2. The method of driving a dc plasma display panel according to claim 1, wherein polarity of said compensation pulse is different from polarity of said write pulse.

3. The method of driving a dc plasma display panel according to claim 1, wherein said compensation pulse is applied directly after the applying said write pulse.

4. The method of driving a dc plasma display panel according to claim 1, wherein the level of the amplitude of said compensation pulse is substantially equal to the level of discharge stop of a scanning cell.

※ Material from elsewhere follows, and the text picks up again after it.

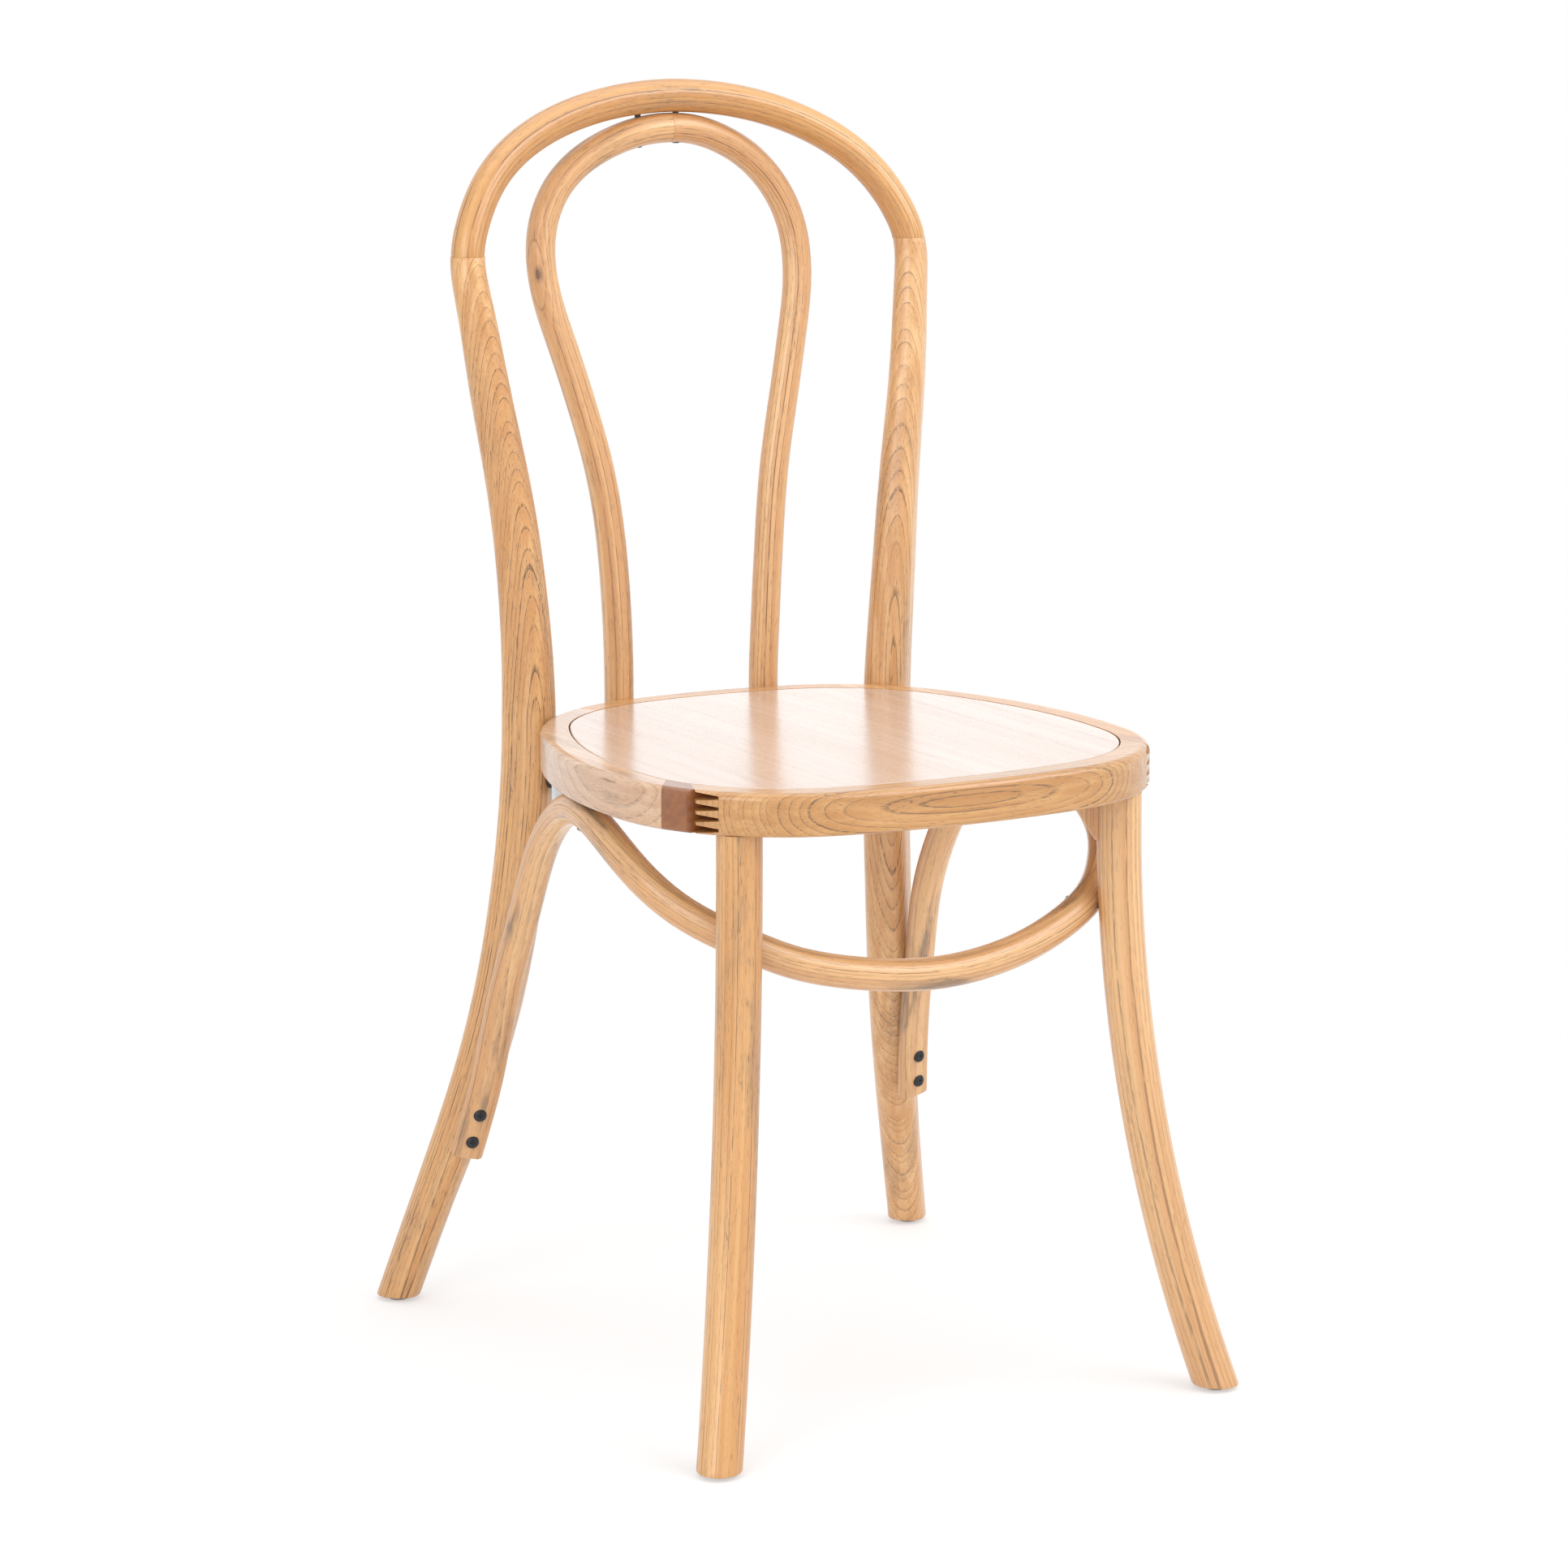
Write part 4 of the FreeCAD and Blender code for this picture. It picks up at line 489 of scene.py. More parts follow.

5. A method of driving a dc plasma display panel comprising applying a write pulse to the dc plasma display panel to display an image and applying a compensation pulse directly adjacent to the write pulse so that contamination of the displayed image taking place by the application of said write pulse is reduced.

6. The method of driving a dc plasma display panel according to claim 5, wherein polarity of said compensation pulse is different from polarity of said write pulse.

7. The method of driving a dc plasma display panel according to claim 5, wherein said compensation pulse is applied directly after the applying said write pulse.

8. The method of driving a dc plasma display panel according to claim 5, wherein the level of the amplitude of said compensation pulse is substantially equal to the level of discharge stop of a scanning cell.